Permuta no Local e responsabilidade do proprietário em caso de atraso ou não entrega das unidades imobiliárias
Muito frequentes no mercado de incorporações imobiliárias, os denominados contratos de “Permuta no Local” continuam gerando controvérsias no Judiciário. Não são raros os casos em que o comprador da unidade futura inclui o proprietário do imóvel como réu nas ações de indenização decorrentes de atraso na entrega, ou até mesmo não entrega, da unidade autônoma adquirida. Mas é mesmo possível responsabilizar o proprietário de forma indiscriminada em caso de inadimplemento do incorporador?
A “Permuta no Local” é um contrato tipicamente previsto no artigo 39 da Lei nº 4.591/64, celebrado entre o proprietário de um terreno e um incorporador. Em suma, o proprietário (também chamado de “permutante” no contrato) transfere ao incorporador parte ideal do terreno e reserva para si a outra parte. Por sua vez, o incorporador se obriga a edificar determinadas unidades imobiliárias, vinculando algumas delas ao quinhão reservado pelo proprietário[1]. Ou seja, o proprietário troca parte do seu lote por apartamentos, lojas etc. que a incorporadora tem a obrigação de edificar e lhe entregar de volta.
Regra geral nesse tipo de negócio imobiliário, o proprietário não assume nenhuma obrigação de construção ou entrega das unidades imobiliárias futuras, não vende quaisquer unidades e tampouco participa dos contratos de promessa de compra e venda que o incorporador celebra com os futuros adquirentes. Quando a participação do proprietário se resume às obrigações constantes da “Permuta no Local”, ele não pratica atos de incorporação propriamente ditos.
Em tais hipóteses, a posição contratual do proprietário é considerada idêntica à dos compradores: credor da obrigação de entrega das unidades futuras e, como tal, igualmente prejudicado pela mora ou inadimplemento do incorporador. No julgamento pelo Superior Tribunal de Justiça do recurso que se acredita ser o leading case da matéria[2], essa identidade de posições do proprietário e do comprador foi inclusive reconhecida pela Min. Nancy Andrighi.

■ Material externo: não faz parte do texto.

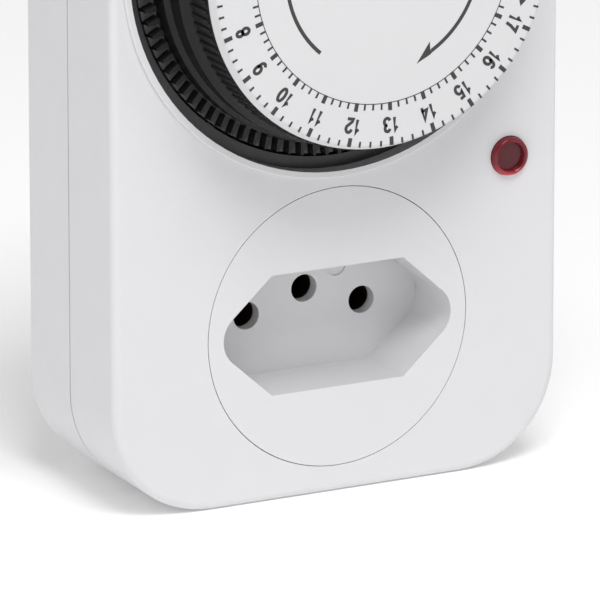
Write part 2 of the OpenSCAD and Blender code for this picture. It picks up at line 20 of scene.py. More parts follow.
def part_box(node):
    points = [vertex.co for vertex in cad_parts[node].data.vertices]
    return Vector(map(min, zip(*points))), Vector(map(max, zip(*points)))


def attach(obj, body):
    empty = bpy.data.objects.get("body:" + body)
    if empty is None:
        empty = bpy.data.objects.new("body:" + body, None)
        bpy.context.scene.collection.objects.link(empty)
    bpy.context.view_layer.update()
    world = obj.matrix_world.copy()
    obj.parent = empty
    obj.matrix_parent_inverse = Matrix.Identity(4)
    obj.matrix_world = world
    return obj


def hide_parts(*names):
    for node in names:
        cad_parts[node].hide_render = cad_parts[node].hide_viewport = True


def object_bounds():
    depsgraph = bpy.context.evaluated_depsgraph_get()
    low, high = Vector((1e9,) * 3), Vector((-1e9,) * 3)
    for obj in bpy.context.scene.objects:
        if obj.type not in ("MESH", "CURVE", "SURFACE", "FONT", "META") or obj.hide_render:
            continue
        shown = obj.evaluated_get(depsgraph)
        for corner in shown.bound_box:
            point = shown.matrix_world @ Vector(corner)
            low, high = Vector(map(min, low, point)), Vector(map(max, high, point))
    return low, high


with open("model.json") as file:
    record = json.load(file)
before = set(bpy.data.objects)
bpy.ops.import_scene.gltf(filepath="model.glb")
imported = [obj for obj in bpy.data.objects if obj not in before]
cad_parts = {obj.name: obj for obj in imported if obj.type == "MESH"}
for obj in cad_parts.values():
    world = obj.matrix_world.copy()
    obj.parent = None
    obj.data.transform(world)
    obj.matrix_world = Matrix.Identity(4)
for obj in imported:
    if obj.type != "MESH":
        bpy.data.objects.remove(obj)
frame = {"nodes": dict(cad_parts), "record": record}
CAD_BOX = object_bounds()

log = logging.getLogger("timer")

MM = 0.001
RGB = tuple[float, float, float]
Point2 = tuple[float, float]
Socket = bpy.types.NodeSocket


class Body(Enum):
    """Bodies that the new pieces ride on."""

    HOUSING = "housing"
    DIAL = "dial"


class Slot(Enum):
    """Material slots of the record that this script dresses."""

    CASE = "case_white"
    BEZEL = "bezel_grey"
    DIAL = "dial_black"
    TAPPET = "tappet_black"
    GUIDE = "guide_grey"
    FACE = "dial_white"
    INNER = "inner_plastic"
    ROTOR = "rotor_plastic"
    SLIDER = "slider_grey"
    BRASS = "brass"
    PIN = "plated_pin"
    STEEL = "steel"
    CAN = "can_metal"
    COIL = "coil_tape"
    LENS = "lens_red"
    LAMP = "lamp_glass"
    RESISTOR = "resistor_body"


def grey(level: float) -> RGB:
    """Returns a neutral colour of one level."""
    return (level, level, level)


# ---- node trees ----


class Shading:
    """Builds one material's node tree, with short calls for the usual steps."""

    def __init__(self, name: str) -> None:
        """Starts an empty tree with a surface shader and its output.

        Args:
            name: name of the material.
        """
        self.material = bpy.data.materials.new(name)
        self.material.use_nodes = True
        self.tree = self.material.node_tree
        self.tree.nodes.clear()
        output = self.tree.nodes.new("ShaderNodeOutputMaterial")
        self.surface = self.tree.nodes.new("ShaderNodeBsdfPrincipled")
        self.tree.links.new(self.surface.outputs["BSDF"], output.inputs["Surface"])
        self.place = self.tree.nodes.new("ShaderNodeTexCoord").outputs["Object"]

    def add(self, kind: str, **settings: object) -> bpy.types.Node:
        """Adds a node and sets its properties.

        Args:
            kind: the node's type name.
            **settings: properties of the node.

        Returns:
            The new node.
        """
        node = self.tree.nodes.new(kind)
        for key, value in settings.items():
            setattr(node, key, value)
        return node

    def join(self, source: Socket, target: Socket) -> None:
        """Links one socket to another."""
        self.tree.links.new(source, target)

    def stretched(self, scale: Sequence[float]) -> Socket:
        """Returns the object's coordinates, scaled along each axis."""
        node = self.add("ShaderNodeMapping")
        node.inputs["Scale"].default_value = tuple(scale)
        self.join(self.place, node.inputs["Vector"])
        return node.outputs["Vector"]

    def noise(self, size: float, detail: float = 3.0, place: Socket | None = None) -> Socket:
        """Adds a noise pattern.

        Args:
            size: size of one blotch, in metres.
            detail: number of finer layers.
            place: coordinates; the object's own if left out.

        Returns:
            The pattern's value, around 0.5.
        """
        node = self.add("ShaderNodeTexNoise")
        node.inputs["Scale"].default_value = 1.0 / size
        node.inputs["Detail"].default_value = detail
        node.inputs["Roughness"].default_value = 0.55
        self.join(place or self.place, node.inputs["Vector"])
        return node.outputs["Fac"]

    def spread(self, value: Socket, low: float, high: float, start: float = 0.3, end: float = 0.7) -> Socket:
        """Maps a pattern's middle range onto low to high.

        Args:
            value: the pattern.
            low: result at start.
            high: result at end.
            start: lower end of the range that is used.
            end: upper end of the range that is used.

        Returns:
            The mapped value.
        """
        node = self.add("ShaderNodeMapRange")
        for key, number in (("From Min", start), ("From Max", end), ("To Min", low), ("To Max", high)):
            node.inputs[key].default_value = number
        self.join(value, node.inputs["Value"])
        return node.outputs["Result"]

    def blend(self, share: Socket, first: RGB, second: RGB) -> Socket:
        """Mixes two colours by a value from 0 to 1.

        Args:
            share: 0 gives the first colour, 1 the second.
            first: first colour.
            second: second colour.

        Returns:
            The mixed colour.
        """
        node = self.add("ShaderNodeMix", data_type="RGBA")
        for socket in node.inputs:
            if socket.name == "A" and socket.type == "RGBA":
                socket.default_value = (*first, 1.0)
            if socket.name == "B" and socket.type == "RGBA":
                socket.default_value = (*second, 1.0)
        self.join(share, node.inputs[0])
        return next(s for s in node.outputs if s.type == "RGBA")

    def paint(self, pattern: Socket, first: RGB, second: RGB) -> None:
        """Colours the surface by a pattern's middle range.

        Args:
            pattern: the grey value that steers the colour.
            first: colour where the pattern is low.
            second: colour where the pattern is high.
        """
        self.join(self.blend(self.spread(pattern, 0.0, 1.0), first, second), self.surface.inputs["Base Color"])

    def polish(self, roughness: Socket) -> None:
        """Sets the surface's roughness.

        Args:
            roughness: the value that steers it.
        """
        self.join(roughness, self.surface.inputs["Roughness"])

    def calc(self, operation: str, first: Socket, second: Socket | float) -> Socket:
        """Combines two values with one maths operation.

        Args:
            operation: name of the operation.
            first: first value.
            second: second value, a socket or a number.

        Returns:
            The result.
        """
        node = self.add("ShaderNodeMath", operation=operation)
        self.join(first, node.inputs[0])
        if isinstance(second, (int, float)):
            node.inputs[1].default_value = second
        else:
            self.join(second, node.inputs[1])
        return node.outputs["Value"]

    def relief(self, height: Socket, depth: float, strength: float = 1.0) -> None:
        """Adds a bump to the surface, on top of any bump already there.

        Args:
            height: the pattern.
            depth: height of the relief, in metres.
            strength: how much of it shows.
        """
        node = self.add("ShaderNodeBump")
        node.inputs["Strength"].default_value = strength
        node.inputs["Distance"].default_value = depth
        self.join(height, node.inputs["Height"])
        normal = self.surface.inputs["Normal"]
        if normal.is_linked:
            self.join(normal.links[0].from_socket, node.inputs["Normal"])
        self.join(node.outputs["Normal"], normal)

    def setting(self, **values: float | tuple) -> None:
        """Sets plain values on the surface shader's own sockets."""
        for key, value in values.items():
            self.surface.inputs[key.replace("_", " ")].default_value = value


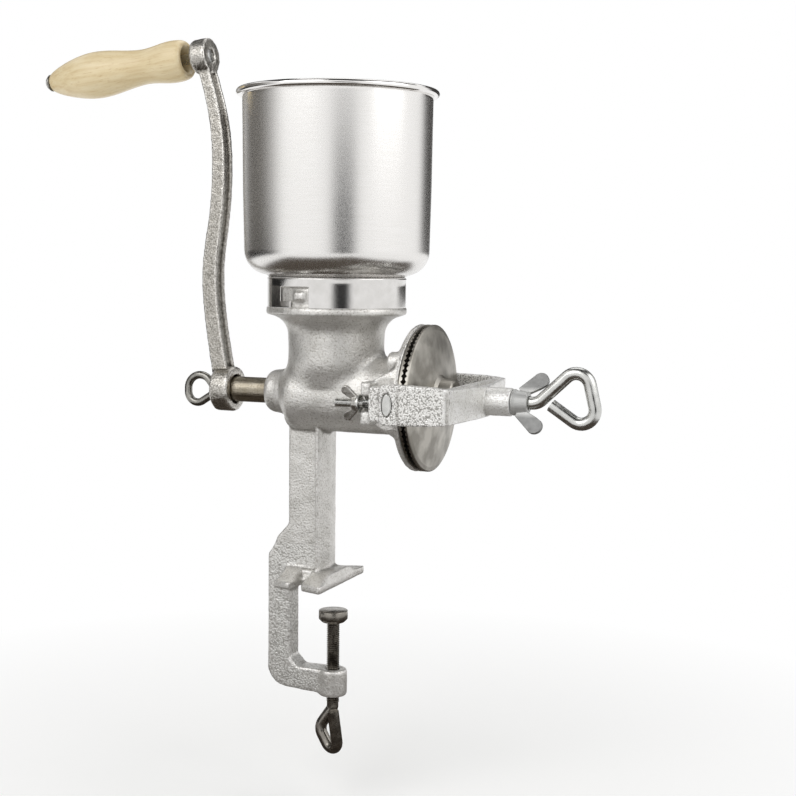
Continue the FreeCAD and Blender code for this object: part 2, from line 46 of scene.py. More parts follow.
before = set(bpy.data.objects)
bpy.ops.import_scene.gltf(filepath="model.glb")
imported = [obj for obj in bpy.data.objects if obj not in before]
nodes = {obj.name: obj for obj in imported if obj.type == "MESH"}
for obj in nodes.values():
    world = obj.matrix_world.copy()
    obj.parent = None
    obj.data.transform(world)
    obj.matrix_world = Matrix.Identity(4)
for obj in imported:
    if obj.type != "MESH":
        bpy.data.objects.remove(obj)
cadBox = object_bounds()

mm = 0.001
mergeGap = 0.002 * mm      # corners closer than this become one
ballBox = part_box("thrust_ball")
shaftHeight = (ballBox[0].z + ballBox[1].z) / 2      # the shaft axis, above the underside of the foot plate


def at(x, y, z):
    return Vector((x * mm, y * mm, shaftHeight + z * mm))      # millimetres from the shaft axis


# Handling of objects

def makeActive(piece):
    bpy.ops.object.select_all(action="DESELECT")
    piece.select_set(True)
    bpy.context.view_layer.objects.active = piece


def editMode(on, select="VERT"):
    bpy.ops.object.mode_set(mode="EDIT" if on else "OBJECT")
    if on:
        bpy.ops.mesh.select_mode(type=select)


def applyModifiers(piece):
    makeActive(piece)
    for modifier in list(piece.modifiers):
        bpy.ops.object.modifier_apply(modifier=modifier.name)


def applyPlace(piece):
    makeActive(piece)
    bpy.ops.object.transform_apply(location=True, rotation=True, scale=True)


def tidyMesh(piece, recalculate=True):
    makeActive(piece)
    editMode(True)
    bpy.ops.mesh.select_all(action="SELECT")
    bpy.ops.mesh.remove_doubles(threshold=mergeGap)
    if recalculate:
        bpy.ops.mesh.normals_make_consistent(inside=False)
    editMode(False)


# Material and body of a finished piece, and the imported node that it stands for
def finishPiece(piece, material, body, node, smooth):
    applyPlace(piece)
    bpy.ops.object.shade_smooth_by_angle(angle=math.radians(smooth))
    piece.data.materials.clear()
    piece.data.materials.append(material)
    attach(piece, body)
    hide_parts(node)


def joinPieces(pieces, name):
    makeActive(pieces[0])
    for piece in pieces[1:]:
        piece.select_set(True)
    bpy.ops.object.join()
    pieces[0].name = name
    return pieces[0]


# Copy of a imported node, merged so that modifiers can work on it
def copyOfNode(node, name):
    piece = bpy.data.objects.new(name, nodes[node].data.copy())
    bpy.context.scene.collection.objects.link(piece)
    tidyMesh(piece, recalculate=False)
    return piece


castSkin = {"pull": 0.5, "level": 0.75}      # pull of a smoothing round, and how much of a wave goes inwards


# Sand cast copy: sharp inner corners filled, edges rounded and faces slightly wavy.
# cast holds the voxel, the smoothing rounds, and the depth and size of the waves, in millimetres.
def castCopy(node, name, cast):
    piece = copyOfNode(node, name)
    remesh = piece.modifiers.new("remesh", "REMESH")
    remesh.mode = "VOXEL"
    remesh.voxel_size = cast["voxel"] * mm
    smooth = piece.modifiers.new("smooth", "SMOOTH")
    smooth.factor = castSkin["pull"]
    smooth.iterations = cast["rounds"]
    clouds = bpy.data.textures.new(name + "Clouds", "CLOUDS")
    clouds.noise_scale = cast["waveSize"] * mm
    displace = piece.modifiers.new("wave", "DISPLACE")
    displace.texture = clouds
    displace.texture_coords = "LOCAL"
    displace.strength = cast["wave"] * mm
    displace.mid_level = castSkin["level"]
    applyModifiers(piece)
    return piece


easing = {"flat": 0.5, "sharp": 35, "segments": 2}      # degrees: one face below flat, an edge above sharp


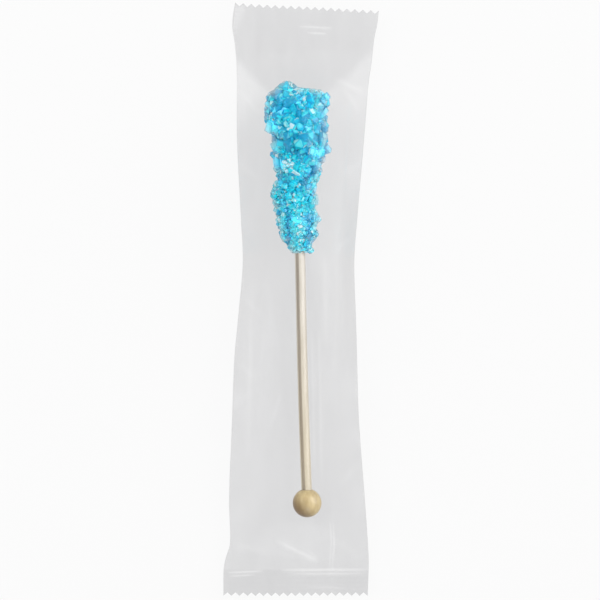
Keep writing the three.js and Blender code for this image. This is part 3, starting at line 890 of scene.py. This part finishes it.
def noise_node(tree, place, look, stretch=None):
    """Noise over the mesh, drawn out along an axis that stretch makes smaller."""
    if stretch:
        place = node(tree, "Mapping", {"Vector": place, "Scale": stretch})
    inputs = {"Vector": place, "Scale": look["scale"]}
    if "detail" in look:
        inputs["Detail"] = look["detail"]
    return node(tree, "TexNoise", inputs)


def range_node(tree, value, low, high, to_low=0, to_high=1, **settings):
    """A value mapped from low and high to the other two, and held there past them."""
    inputs = {"Value": value, "From Min": low, "From Max": high, "To Min": to_low, "To Max": to_high}
    return node(tree, "MapRange", inputs, **settings)


def colour_mix(tree, share, first, second, how="MIX"):
    """The second colour mixed into the first."""
    inputs = {"Factor": share, "A": first, "B": (*second, 1)}
    return node(tree, "Mix", inputs, data_type="RGBA", blend_type=how).outputs["Result"]


def ramp_node(tree, value, stops):
    """Colours at these values, and what lies between them."""
    made = node(tree, "ValToRGB", {0: value})
    elements = made.color_ramp.elements
    while len(elements) < len(stops):
        elements.new(0.5)
    for element, (position, colour) in zip(elements, stops):
        element.position = position
        element.color = (*colour, 1)
    return made


def bump_node(tree, height, look):
    return node(tree, "Bump", {"Height": height, "Strength": look["strength"], "Distance": look["depth"]})


def facing_node(tree, normal, side):
    """How squarely a direction points to a side."""
    return node(tree, "VectorMath", {0: normal, 1: side}, operation="DOT_PRODUCT").outputs["Value"]


def film_material():
    """Clear film: a grey tint at each pass, paler with painted sheen and haze, a weak sheen with fine
    crinkles, and a darker sealed end.
    """
    material, tree = new_material("film_clear")
    place = node(tree, "TexCoord").outputs["Object"]
    y = node(tree, "SeparateXYZ", {0: place}).outputs["Y"]
    sealed = range_node(tree, y, CRIMP_Y["ball"] * MM, (CRIMP_Y["ball"] - SEAL_BLEND) * MM)
    tint = colour_mix(tree, sealed, (*FILM_TINT, 1), SEAL_TINT)
    haze = noise_node(tree, place, HAZE, HAZE["stretch"])
    haze = range_node(tree, haze, HAZE["from"], HAZE["to"], 0, HAZE["share"])
    # painted sheen kept on the mesh
    pale = node(tree, "Attribute", attribute_name="pale").outputs["Fac"]
    paler = node(tree, "Math", {0: pale, 1: haze})
    clear = node(tree, "BsdfTransparent", {"Color": colour_mix(tree, paler, tint, (1, 1, 1))})

    crinkle = noise_node(tree, place, CRINKLE, CRINKLE["stretch"])
    bump = bump_node(tree, crinkle, CRINKLE)
    gloss = node(tree, "BsdfGlossy", {"Normal": bump, "Roughness": FILM_ROUGHNESS, "Color": (1, 1, 1, 1)})
    fresnel = node(tree, "Fresnel", {"IOR": FILM_IOR})
    share = node(tree, "Math", {0: fresnel, 1: FILM_GLOSS_MOST}, operation="MINIMUM")
    film = node(tree, "MixShader", {0: share, 1: clear, 2: gloss})
    node(tree, "OutputMaterial", {"Surface": film})
    return material


def candy_material(name):
    """Blue sugar. Facets take the mesh's tone, which holds painted shade and glints, mixed with painted
    backlight, and a little unevenness in them.
    """
    transmission, roughness, grit = CANDY_LOOKS[name]
    material, tree = new_material(name)
    noise = noise_node(tree, node(tree, "TexCoord").outputs["Object"], UNEVEN)
    uneven = range_node(tree, noise, UNEVEN["from"], UNEVEN["to"], -grit, grit)
    tone = node(tree, "Attribute", attribute_name="tone").outputs["Fac"]
    blue = ramp_node(tree, node(tree, "Math", {0: tone, 1: uneven}), CANDY_TONES)
    # painted backlight: the colour is mixed towards pale where the mesh keeps it
    clear = node(tree, "Attribute", attribute_name="clear").outputs["Fac"]
    shader = node(tree, "BsdfPrincipled", {
        "Base Color": colour_mix(tree, clear, blue, PAINTED_BACKLIGHT["colour"]),
        "Roughness": roughness, "Transmission Weight": transmission, "IOR": SUGAR["ior"],
        "Subsurface Weight": SUGAR["scatter"], "Subsurface Radius": (1, 1, 1),
        "Subsurface Scale": SUGAR["scatter_depth"],
    })
    node(tree, "OutputMaterial", {"Surface": shader})
    return material


def wood_material(name, look):
    """Waxed wood: fine grain, yellower towards the ball, with painted shade.

    The dowel's painted shade is a dark line just inside its left edge. The ball's darkens its left side, away
    from the candy.
    """
    material, tree = new_material(name)
    place = node(tree, "TexCoord").outputs["Object"]
    grain = noise_node(tree, place, GRAIN, look["stretch"])
    bare = ramp_node(tree, grain, ((GRAIN["from"], look["dark"]), (GRAIN["to"], look["light"])))
    y = node(tree, "SeparateXYZ", {0: place}).outputs["Y"]
    warmer = range_node(tree, y, WOOD_WARM["from_y"] * MM, WOOD_WARM["to_y"] * MM)
    warm = colour_mix(tree, warmer, bare, WOOD_WARM["colour"], "MULTIPLY")
    # painted shade: the wood is darker where it faces away from the key lamp
    facing = facing_node(tree, node(tree, "NewGeometry").outputs["Normal"], look["shade_side"])
    ends = look["shade_from"], look["shade_to"]
    painted_shade_share = range_node(tree, facing, *ends, interpolation_type="SMOOTHSTEP")
    shader = node(tree, "BsdfPrincipled", {
        "Base Color": colour_mix(tree, painted_shade_share, warm, look["painted_shade_colour"], "MULTIPLY"),
        "Normal": bump_node(tree, grain, GRAIN),
        "Roughness": WOOD["roughness"], "Coat Weight": WOOD["wax"], "Coat Roughness": WOOD["wax_roughness"],
    })
    node(tree, "OutputMaterial", {"Surface": shader})
    return material


def floor_material():
    """A pale floor that glows a little, so that it stays even and keeps soft shadows."""
    material, tree = new_material("floor_white")
    shader = node(tree, "BsdfPrincipled", {
        "Base Color": (*FLOOR["colour"], 1), "Roughness": FLOOR["roughness"], "Specular IOR Level": 0,
        "Emission Color": (1, 1, 1, 1), "Emission Strength": FLOOR["glow"],
    })
    node(tree, "OutputMaterial", {"Surface": shader})
    return material


# ---- Studio ----


def build_floor():
    mesh = bpy.data.meshes.new("floor")
    half = FLOOR["half"]
    corners = [(-half, -half, 0), (half, -half, 0), (half, half, 0), (-half, half, 0)]
    mesh.from_pydata(corners, [], [(0, 1, 2, 3)])
    floor = add_object("floor", mesh)
    floor.location.z = FLOOR["z"]
    mesh.materials.append(floor_material())


def build_world():
    """Soft light all round, brighter from one side and dimmer straight above."""
    world = bpy.data.worlds.new("studio")
    bpy.context.scene.world = world
    world.use_nodes = True
    tree = world.node_tree
    toward = node(tree, "TexCoord").outputs["Generated"]
    side = facing_node(tree, toward, WORLD_SIDE["towards"])
    brighter = range_node(tree, side, -1, 1, WORLD_SIDE["dark"], WORLD_SIDE["bright"])
    up = node(tree, "SeparateXYZ", {0: toward}).outputs["Z"]
    dimmer = range_node(tree, up, WORLD_TOP["from"], WORLD_TOP["to"], 1, WORLD_TOP["share"])
    both = node(tree, "Math", {0: brighter, 1: dimmer}, operation="MULTIPLY")
    background = tree.nodes["Background"]
    background.inputs["Color"].default_value = (1, 1, 1, 1)
    tree.links.new(both.outputs[0], background.inputs["Strength"])


def build_lamps():
    """Square lamps, all aimed at the origin."""
    for name, place, size, power, mirrored in LAMPS:
        lamp = bpy.data.lights.new(name, "AREA")
        lamp.size = size
        lamp.energy = power
        obj = add_object(name, lamp)
        obj.location = place
        obj.visible_glossy = mirrored
        aim = -obj.location
        obj.rotation_euler = aim.to_track_quat("-Z", "Y").to_euler()


def build_camera(shift):
    """A long lens straight above the wrap's own origin. Its view is as wide as the photo."""
    camera = bpy.data.cameras.new("camera")
    camera.lens = CAMERA["lens"]
    camera.sensor_width = CAMERA["sensor"]
    camera.clip_end = CAMERA["clip_end"]
    height = CAMERA["view_z"] + CAMERA["view_width"] * camera.lens / camera.sensor_width
    obj = add_object("camera", camera)
    obj.location = (shift[0] * MM, shift[1] * MM, height)
    bpy.context.scene.camera = obj
    bpy.context.scene.view_settings.view_transform = "Standard"


def main():
    # pale is the film's painted sheen
    rings, pale = np.split(np.array([film_ring(y) for y in row_places()]), [3], axis=2)
    low, high = rings.reshape(-1, 3).min(axis=0), rings.reshape(-1, 3).max(axis=0)
    shift = np.array([-(low[0] + high[0]) / 2, -(low[1] + high[1]) / 2, -low[2]])
    film = build_film(rings, pale, shift)

    tube = Tube()
    rng = np.random.default_rng(CANDY_SEED)
    core = build_core(tube, shift)
    crystal, grain = rimmed(crystal_form(CRYSTAL_FACES)), plain(crystal_form(GRAIN_FACES))
    leads = grow("lead_crystals", rng, crystal, lead_seeds(tube), tube, shift)
    crystals = grow("crystals", rng, crystal, seeds(rng, CRYSTALS, tube), tube, shift)
    grains = grow("grains", rng, grain, seeds(rng, GRAINS, tube), tube, shift)
    stick, ball = build_stick(shift)

    film.data.materials.append(film_material())
    core.data.materials.append(candy_material("candy_core"))
    blue = candy_material("candy_crystals")
    leads.data.materials.append(blue)
    crystals.data.materials.append(blue)
    grains.data.materials.append(candy_material("candy_grains"))
    stick.data.materials.append(wood_material("wood_dowel", DOWEL_WOOD))
    ball.data.materials.append(wood_material("wood_ball", BALL_WOOD))

    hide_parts("wrapper")
    candy = {piece: "candy" for piece in (core, leads, crystals, grains)}
    for piece, slot in {film: "film", **candy, stick: "wood", ball: "wood"}.items():
        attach(piece, "root")

    build_floor()
    build_world()
    build_lamps()
    build_camera(shift)


main()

A nosso ver, a posição do proprietário é ainda mais grave e prejudicial em relação ao comprador. Primeiro, porque o incremento do risco do proprietário no negócio gera um desequilíbrio econômico enorme, por não ter sido considerado para fins de definição do número de unidades imobiliárias que receberia do incorporador (e se isso for feito, a permuta no local pode simplesmente deixar de ser economicamente viável, o que, em última análise, significaria uma perda relevante para o mercado). Segundo, porque geralmente a fração ideal inadimplida ao proprietário é bem superior à dos compradores individualmente considerados. Terceiro, porque o proprietário, enquanto condômino, ainda permanece responsável por uma série de obrigações que acompanham o imóvel (juridicamente ditas propter rem, como, por exemplo, o pagamento de IPTU).
Logo, nessas situações, o proprietário não pode responder pelos prejuízos decorrentes do inadimplemento do incorporador, ou até mesmo do construtor, sendo totalmente incorreta a intenção de equipará-los, para fins de responsabilização. Recentemente, tivemos a oportunidade de ver a tese – obviamente, bem mais complexa do que esses singelos apontamentos – confirmada pelo Juízo da 30ª Vara Cível da Comarca de Belo Horizonte num dos casos que patrocinamos, decorrente do fracasso de um grande empreendimento hoteleiro na capital mineira. Em acertada e atenta sentença, o Magistrado concluiu que não foram praticadas atividades típicas de incorporação pelo proprietário permutante e o isentou da responsabilidade pelos pedidos de indenização formulados pelo comprador.
O estoque de ações judiciais existentes e o potencial de que inúmeras outras sejam ajuizadas são enormes, dado o número de envolvidos quando uma incorporação imobiliária fracassa. O certo é que a tentativa de responsabilização do proprietário exige cautela, notadamente em razão dos prejuízos que uma ação judicial mal proposta pode acarretar ao autor no cenário do novo Código de Processo Civil, inquestionavelmente mais rigoroso e impositivo em termos de ônus da sucumbência.
Guilherme Capuruço – Sócio do Freitas Ferraz Capuruço Braichi Riccio Advogados
André Ruiz – Advogado do Freitas Ferraz Capuruço Braichi Riccio Advogados
[1] CHALHUB, Melhim Namem. Da incorporação imobiliária. 3a edição. Rio de Janeiro: Renovar, 2010, p. 225.
[2] STJ. REsp 686.198/RJ, Rel. Ministro CARLOS ALBERTO MENEZES DIREITO, Rel. p/ Acórdão Ministra NANCY ANDRIGHI, TERCEIRA TURMA, julgado em 23/10/2007, DJ 01/02/2008.